Copying model-specific syntax blindly
Prompt syntax changes between tools. Use controls that the current interface documents. When in doubt, plain language is safer than a long template copied from a different model.

The practical goal is not fewer words. It is fewer competing instructions.
A simple troubleshooting order
When a generation is not behaving, change only one variable at a time:
- Simplify the action.
- Lock or simplify the camera direction.
- Remove unnecessary subjects and props.
- Improve the source image or starting frame.
- Add a short exclusion only if the current mode provides a field for it.
This gives you a useful learning loop. You can tell whether the problem came from the image, the action, the camera request, or the available controls.
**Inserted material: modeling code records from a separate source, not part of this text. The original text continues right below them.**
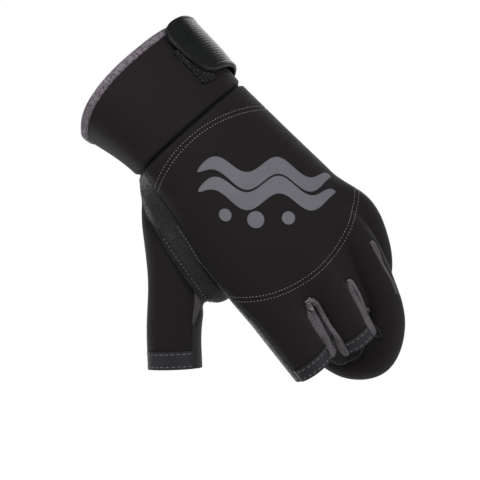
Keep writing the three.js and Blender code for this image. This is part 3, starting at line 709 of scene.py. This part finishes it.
def make_binding():
    turns, n = 220, len(BINDING_PROFILE)
    points = []
    for k in range(turns):
        angle = 2 * math.pi * k / turns
        for arc, grow in BINDING_PROFILE:
            swell = 0.05 * math.sin(9 * angle) + 0.04 * math.sin(17 * angle + 1)
            points.append(hand.surface(max(arc, 0), angle, grow + swell) + hand.along[0] * min(arc, 0))
    faces = [
        (k * n + j, ((k + 1) % turns) * n + j, ((k + 1) % turns) * n + (j + 1) % n, k * n + (j + 1) % n)
        for k in range(turns) for j in range(n)
    ]
    return mesh_object("cuff_binding_tape", points, faces)


def band_grid(first, last, end_half, centre, half, height, columns, rows, low):
    """A band that lies round the cuff: its outer and inner points on a grid."""
    upper, lower = [], []
    for k in range(columns + 1):
        share = k / columns
        turn = first + (last - first) * (share if not end_half else share**1.6)
        for j in range(rows + 1):
            w = 2 * j / rows - 1
            at = centre(turn) + half(turn) * w
            angle = math.radians(turn)
            arc = at * CUFF_LENGTH * hand_per_cuff()
            top, base = height(turn, w), low(turn, w)
            upper.append(hand.surface(arc, angle, top))
            lower.append(hand.surface(arc, angle, base))
    return np.array(upper), np.array(lower)


def hand_per_cuff():
    """The spine's length per millimetre of the cuff's height."""
    return hand.arc[int(len(hand.arc) * 2 / 7)] / CUFF_LENGTH


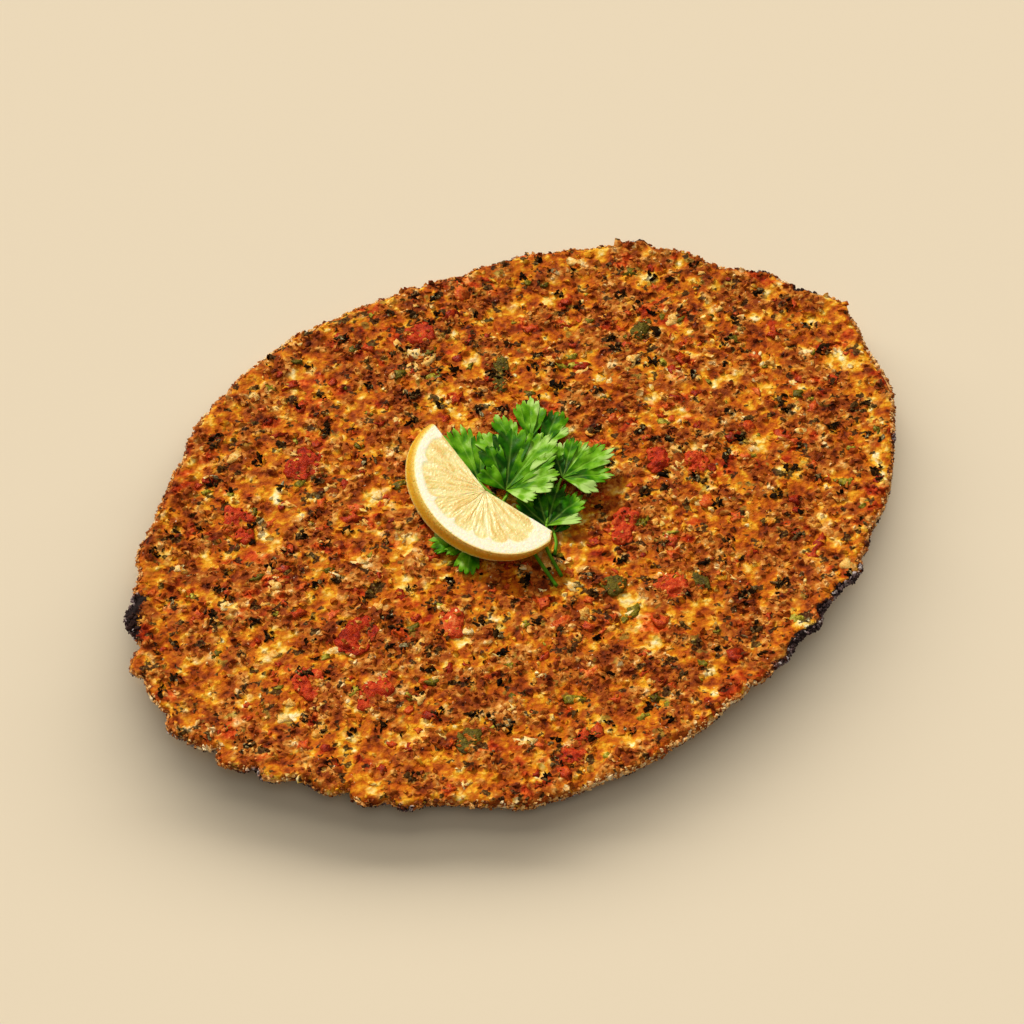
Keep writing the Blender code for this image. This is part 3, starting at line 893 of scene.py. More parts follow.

For more broad prompt examples, see the Seedance prompt guide and the realistic motion guide. Both are more useful when you begin with a clear objective for the shot.
Final checklist
Before you submit a prompt, confirm:
- You know whether the active interface has a separate negative field.
- The scene has one main subject and one main action.
- The camera instruction does not contradict the action.
- Any exclusions are short and directly relevant.
- You are not promising an exact result from a single generation.
- You have a simple next test if the first output drifts.
Good prompt control is mostly about clarity. State the scene you want, reduce competing directions, and treat a negative prompt as a small helper instead of the whole strategy.
FAQ
Does every Seedance mode support a negative prompt field?
Do not assume so. Check the controls in the current mode. If the field is not visible, use concise positive constraints in the main prompt instead.
What should I write instead of a long negative prompt?
Describe one subject, one action, one camera behavior, and the parts of the scene that should remain stable. This gives the generator a clearer target.
Can negative prompts prevent all video artifacts?
No. They cannot guarantee a perfect generation. Source-image quality, action complexity, camera direction, and the active mode all affect the result.